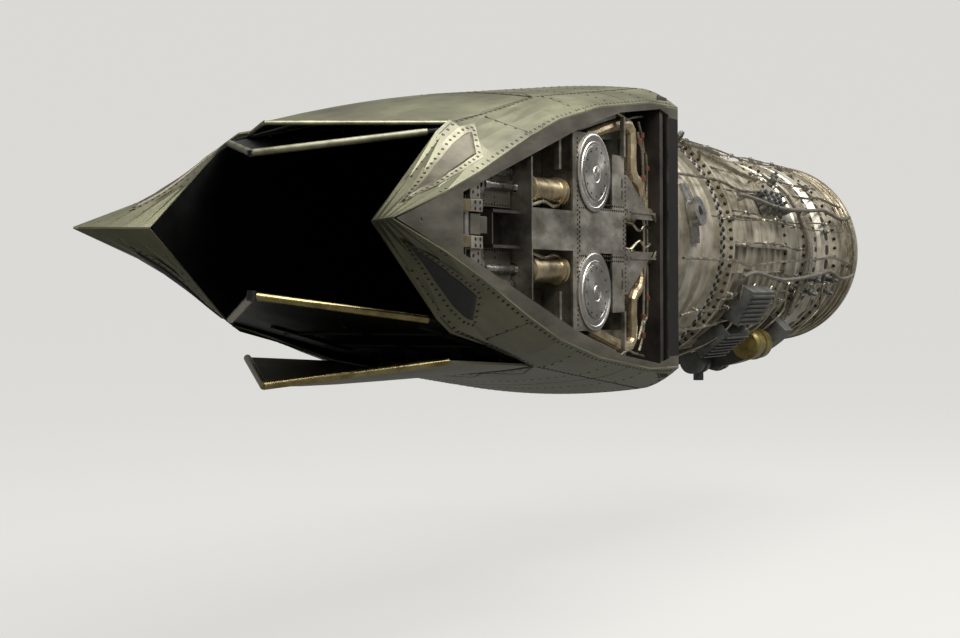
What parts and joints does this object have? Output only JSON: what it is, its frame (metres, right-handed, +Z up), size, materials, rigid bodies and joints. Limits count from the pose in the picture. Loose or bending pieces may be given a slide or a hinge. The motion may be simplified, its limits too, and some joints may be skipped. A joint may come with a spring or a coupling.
{
  "type": "turbofan jet engine",
  "caption": "Twin-spool afterburning turbofan with a rectangular two-dimensional thrust-vectoring nozzle, olive nozzle skins and open side bays.",
  "frame": {"origin": "centre of the inlet flange's front face, on the engine's axis", "axes": "+X forward along the engine's axis, out of the inlet; +Y to the engine's left; +Z up"},
  "size_m": [5.156, 1.204, 1.3156],
  "materials": {
    "case_metal": "machined cast metal, satin, lightly stained",
    "blade_metal": "satin",
    "hot_metal": "heat-tinted golden silver",
    "grey_paint": "satin grey paint, worn at its edges",
    "olive_can": "olive-gold paint with ribbed bands",
    "tube_metal": "bright drawn tube",
    "harness": "dark braided loom",
    "dark_frame": "near-black, matt",
    "bay_metal": "brushed grey metal, stained",
    "olive_skin": "olive-grey paint with a yellow-green sheen, stained",
    "duct_black": "dark sooted high-temperature coating"
  },
  "bodies": {
    "engine": {"inlet_case": "case_metal", "nose_cone": "grey_paint", "fan_case": "case_metal", "fan_stators": "case_metal", "intermediate_case": "case_metal", "compressor_case": "case_metal", "diffuser_case": "case_metal", "combustor_liner": "hot_metal", "fuel_nozzles": "hot_metal", "turbine_nozzle": "hot_metal", "turbine_case": "case_metal", "exhaust_case": "case_metal", "tail_cone": "hot_metal", "main_bearings": "blade_metal", "fan_duct_upper": "case_metal", "fan_duct_lower": "case_metal", "flame_holder": "hot_metal", "augmentor_duct": "case_metal", "augmentor_liner": "hot_metal", "gearbox": "grey_paint", "starter": "grey_paint", "generator": "olive_can", "fuel_pump": "grey_paint", "hydraulic_pump": "grey_paint", "oil_tank": "case_metal", "control_units": "grey_paint", "tube_runs": "tube_metal", "wiring_harness": "harness", "side_mounts": "grey_paint", "top_lugs": "grey_paint", "transition_duct": "case_metal", "nozzle_bulkhead": "dark_frame", "sidewalls": "bay_metal", "upper_skin": "olive_skin", "lower_skin": "olive_skin", "side_fairings": "olive_skin", "side_frames": "bay_metal", "bay_webs": "bay_metal", "side_panels": "bay_metal", "pivot_covers": "bay_metal", "actuator_barrels": "hot_metal", "air_ducts": "hot_metal"},
    "low_spool": {"fan_stage_1": "blade_metal", "fan_stage_2": "blade_metal", "fan_stage_3": "blade_metal", "low_shaft": "blade_metal", "low_turbine": "blade_metal"},
    "high_spool": {"compressor_rotor": "blade_metal", "high_turbine": "blade_metal"},
    "tower": {"tower_shaft": "blade_metal"},
    "upper_convergent": {"upper_convergent_flap": "duct_black"},
    "upper_throat": {"throat_pins_upper": "blade_metal"},
    "upper_divergent": {"upper_divergent_flap": "duct_black"},
    "lower_convergent": {"lower_convergent_flap": "duct_black"},
    "lower_throat": {"throat_pins_lower": "blade_metal"},
    "lower_divergent": {"lower_divergent_flap": "duct_black"},
    "upper_external": {"upper_external_flap": "olive_skin"},
    "lower_external": {"lower_external_flap": "olive_skin"},
    "upper_drive": {"upper_rods": "blade_metal"},
    "lower_drive": {"lower_rods": "blade_metal"}
  },
  "joints": [
    {"name": "low_spin", "type": "hinge", "parent": "engine", "child": "low_spool", "pos_m": [-1, 0, 0], "axis": [1, 0, 0], "continuous": true},
    {"name": "high_spin", "type": "hinge", "parent": "engine", "child": "high_spool", "pos_m": [-1.4, 0, 0], "axis": [-1, 0, 0], "continuous": true},
    {"name": "tower_spin", "type": "hinge", "parent": "engine", "child": "tower", "pos_m": [-1.06, 0, -0.3], "axis": [0, 0, 1], "continuous": true},
    {"name": "throat_closing", "type": "hinge", "parent": "engine", "child": "upper_convergent", "pos_m": [-3.2, 0, 0.468], "axis": [0, -1, 0], "range_deg": [0, 10]},
    {"name": "throat_closing_lower", "type": "hinge", "parent": "engine", "child": "lower_convergent", "pos_m": [-3.2, 0, -0.468], "axis": [0, 1, 0], "range_deg": [0, 10]},
    {"name": "upper_pin_turn", "type": "hinge", "parent": "upper_convergent", "child": "upper_throat", "pos_m": [-3.836, 0, 0.468], "axis": [0, 1, 0], "range_deg": [0, 10]},
    {"name": "lower_pin_turn", "type": "hinge", "parent": "lower_convergent", "child": "lower_throat", "pos_m": [-3.836, 0, -0.468], "axis": [0, -1, 0], "range_deg": [0, 10]},
    {"name": "vectoring", "type": "hinge", "parent": "upper_throat", "child": "upper_divergent", "pos_m": [-3.836, 0, 0.468], "axis": [0, 1, 0], "range_deg": [-20, 20]},
    {"name": "vectoring_lower", "type": "hinge", "parent": "lower_throat", "child": "lower_divergent", "pos_m": [-3.836, 0, -0.468], "axis": [0, 1, 0], "range_deg": [-20, 20]},
    {"name": "upper_external_swing", "type": "hinge", "parent": "engine", "child": "upper_external", "pos_m": [-3.925, 0, 0.484], "axis": [0, 1, 0], "range_deg": [-22.8, 22.8]},
    {"name": "lower_external_swing", "type": "hinge", "parent": "engine", "child": "lower_external", "pos_m": [-3.925, 0, -0.484], "axis": [0, 1, 0], "range_deg": [-22.8, 22.8]},
    {"name": "upper_rod_slide", "type": "slide", "parent": "engine", "child": "upper_drive", "axis": [-1, 0, 0], "range_m": [-0.035, 0.035]},
    {"name": "lower_rod_slide", "type": "slide", "parent": "engine", "child": "lower_drive", "axis": [1, 0, 0], "range_m": [-0.035, 0.035]}
  ],
  "couplings": [
    {"joint": "tower_spin", "follows": "high_spin", "ratio": 2},
    {"joint": "throat_closing_lower", "follows": "throat_closing", "ratio": 1},
    {"joint": "upper_pin_turn", "follows": "throat_closing", "ratio": 1},
    {"joint": "lower_pin_turn", "follows": "throat_closing", "ratio": 1},
    {"joint": "vectoring_lower", "follows": "vectoring", "ratio": 1},
    {"joint": "upper_external_swing", "follows": "vectoring", "ratio": 1.14},
    {"joint": "lower_external_swing", "follows": "vectoring", "ratio": 1.14},
    {"joint": "upper_rod_slide", "follows": "vectoring", "m_per_rad": 0.1},
    {"joint": "lower_rod_slide", "follows": "vectoring", "m_per_rad": 0.1}
  ]
}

* **Goal**
Print the whole listing exactly as it is.

* **Exercise response**
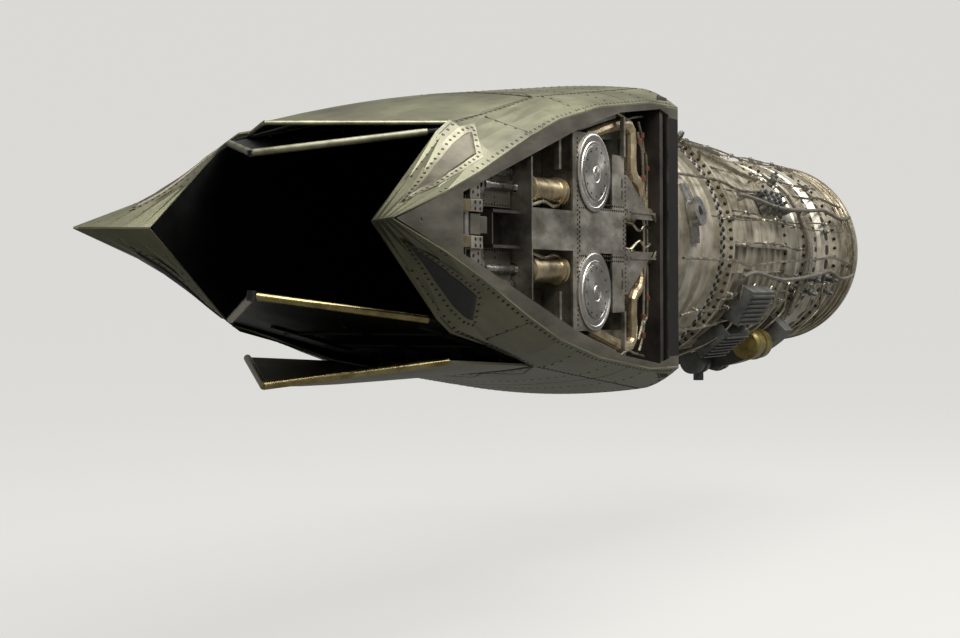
What parts and joints does this object have? Output only JSON: what it is, its frame (metres, right-handed, +Z up), size, materials, rigid bodies and joints. Limits count from the pose in the picture. Loose or bending pieces may be given a slide or a hinge. The motion may be simplified, its limits too, and some joints may be skipped. A joint may come with a spring or a coupling.
{
  "type": "turbofan jet engine",
  "caption": "Twin-spool afterburning turbofan with a rectangular two-dimensional thrust-vectoring nozzle, olive nozzle skins and open side bays.",
  "frame": {"origin": "centre of the inlet flange's front face, on the engine's axis", "axes": "+X forward along the engine's axis, out of the inlet; +Y to the engine's left; +Z up"},
  "size_m": [5.156, 1.204, 1.3156],
  "materials": {
    "case_metal": "machined cast metal, satin, lightly stained",
    "blade_metal": "satin",
    "hot_metal": "heat-tinted golden silver",
    "grey_paint": "satin grey paint, worn at its edges",
    "olive_can": "olive-gold paint with ribbed bands",
    "tube_metal": "bright drawn tube",
    "harness": "dark braided loom",
    "dark_frame": "near-black, matt",
    "bay_metal": "brushed grey metal, stained",
    "olive_skin": "olive-grey paint with a yellow-green sheen, stained",
    "duct_black": "dark sooted high-temperature coating"
  },
  "bodies": {
    "engine": {"inlet_case": "case_metal", "nose_cone": "grey_paint", "fan_case": "case_metal", "fan_stators": "case_metal", "intermediate_case": "case_metal", "compressor_case": "case_metal", "diffuser_case": "case_metal", "combustor_liner": "hot_metal", "fuel_nozzles": "hot_metal", "turbine_nozzle": "hot_metal", "turbine_case": "case_metal", "exhaust_case": "case_metal", "tail_cone": "hot_metal", "main_bearings": "blade_metal", "fan_duct_upper": "case_metal", "fan_duct_lower": "case_metal", "flame_holder": "hot_metal", "augmentor_duct": "case_metal", "augmentor_liner": "hot_metal", "gearbox": "grey_paint", "starter": "grey_paint", "generator": "olive_can", "fuel_pump": "grey_paint", "hydraulic_pump": "grey_paint", "oil_tank": "case_metal", "control_units": "grey_paint", "tube_runs": "tube_metal", "wiring_harness": "harness", "side_mounts": "grey_paint", "top_lugs": "grey_paint", "transition_duct": "case_metal", "nozzle_bulkhead": "dark_frame", "sidewalls": "bay_metal", "upper_skin": "olive_skin", "lower_skin": "olive_skin", "side_fairings": "olive_skin", "side_frames": "bay_metal", "bay_webs": "bay_metal", "side_panels": "bay_metal", "pivot_covers": "bay_metal", "actuator_barrels": "hot_metal", "air_ducts": "hot_metal"},
    "low_spool": {"fan_stage_1": "blade_metal", "fan_stage_2": "blade_metal", "fan_stage_3": "blade_metal", "low_shaft": "blade_metal", "low_turbine": "blade_metal"},
    "high_spool": {"compressor_rotor": "blade_metal", "high_turbine": "blade_metal"},
    "tower": {"tower_shaft": "blade_metal"},
    "upper_convergent": {"upper_convergent_flap": "duct_black"},
    "upper_throat": {"throat_pins_upper": "blade_metal"},
    "upper_divergent": {"upper_divergent_flap": "duct_black"},
    "lower_convergent": {"lower_convergent_flap": "duct_black"},
    "lower_throat": {"throat_pins_lower": "blade_metal"},
    "lower_divergent": {"lower_divergent_flap": "duct_black"},
    "upper_external": {"upper_external_flap": "olive_skin"},
    "lower_external": {"lower_external_flap": "olive_skin"},
    "upper_drive": {"upper_rods": "blade_metal"},
    "lower_drive": {"lower_rods": "blade_metal"}
  },
  "joints": [
    {"name": "low_spin", "type": "hinge", "parent": "engine", "child": "low_spool", "pos_m": [-1, 0, 0], "axis": [1, 0, 0], "continuous": true},
    {"name": "high_spin", "type": "hinge", "parent": "engine", "child": "high_spool", "pos_m": [-1.4, 0, 0], "axis": [-1, 0, 0], "continuous": true},
    {"name": "tower_spin", "type": "hinge", "parent": "engine", "child": "tower", "pos_m": [-1.06, 0, -0.3], "axis": [0, 0, 1], "continuous": true},
    {"name": "throat_closing", "type": "hinge", "parent": "engine", "child": "upper_convergent", "pos_m": [-3.2, 0, 0.468], "axis": [0, -1, 0], "range_deg": [0, 10]},
    {"name": "throat_closing_lower", "type": "hinge", "parent": "engine", "child": "lower_convergent", "pos_m": [-3.2, 0, -0.468], "axis": [0, 1, 0], "range_deg": [0, 10]},
    {"name": "upper_pin_turn", "type": "hinge", "parent": "upper_convergent", "child": "upper_throat", "pos_m": [-3.836, 0, 0.468], "axis": [0, 1, 0], "range_deg": [0, 10]},
    {"name": "lower_pin_turn", "type": "hinge", "parent": "lower_convergent", "child": "lower_throat", "pos_m": [-3.836, 0, -0.468], "axis": [0, -1, 0], "range_deg": [0, 10]},
    {"name": "vectoring", "type": "hinge", "parent": "upper_throat", "child": "upper_divergent", "pos_m": [-3.836, 0, 0.468], "axis": [0, 1, 0], "range_deg": [-20, 20]},
    {"name": "vectoring_lower", "type": "hinge", "parent": "lower_throat", "child": "lower_divergent", "pos_m": [-3.836, 0, -0.468], "axis": [0, 1, 0], "range_deg": [-20, 20]},
    {"name": "upper_external_swing", "type": "hinge", "parent": "engine", "child": "upper_external", "pos_m": [-3.925, 0, 0.484], "axis": [0, 1, 0], "range_deg": [-22.8, 22.8]},
    {"name": "lower_external_swing", "type": "hinge", "parent": "engine", "child": "lower_external", "pos_m": [-3.925, 0, -0.484], "axis": [0, 1, 0], "range_deg": [-22.8, 22.8]},
    {"name": "upper_rod_slide", "type": "slide", "parent": "engine", "child": "upper_drive", "axis": [-1, 0, 0], "range_m": [-0.035, 0.035]},
    {"name": "lower_rod_slide", "type": "slide", "parent": "engine", "child": "lower_drive", "axis": [1, 0, 0], "range_m": [-0.035, 0.035]}
  ],
  "couplings": [
    {"joint": "tower_spin", "follows": "high_spin", "ratio": 2},
    {"joint": "throat_closing_lower", "follows": "throat_closing", "ratio": 1},
    {"joint": "upper_pin_turn", "follows": "throat_closing", "ratio": 1},
    {"joint": "lower_pin_turn", "follows": "throat_closing", "ratio": 1},
    {"joint": "vectoring_lower", "follows": "vectoring", "ratio": 1},
    {"joint": "upper_external_swing", "follows": "vectoring", "ratio": 1.14},
    {"joint": "lower_external_swing", "follows": "vectoring", "ratio": 1.14},
    {"joint": "upper_rod_slide", "follows": "vectoring", "m_per_rad": 0.1},
    {"joint": "lower_rod_slide", "follows": "vectoring", "m_per_rad": 0.1}
  ]
}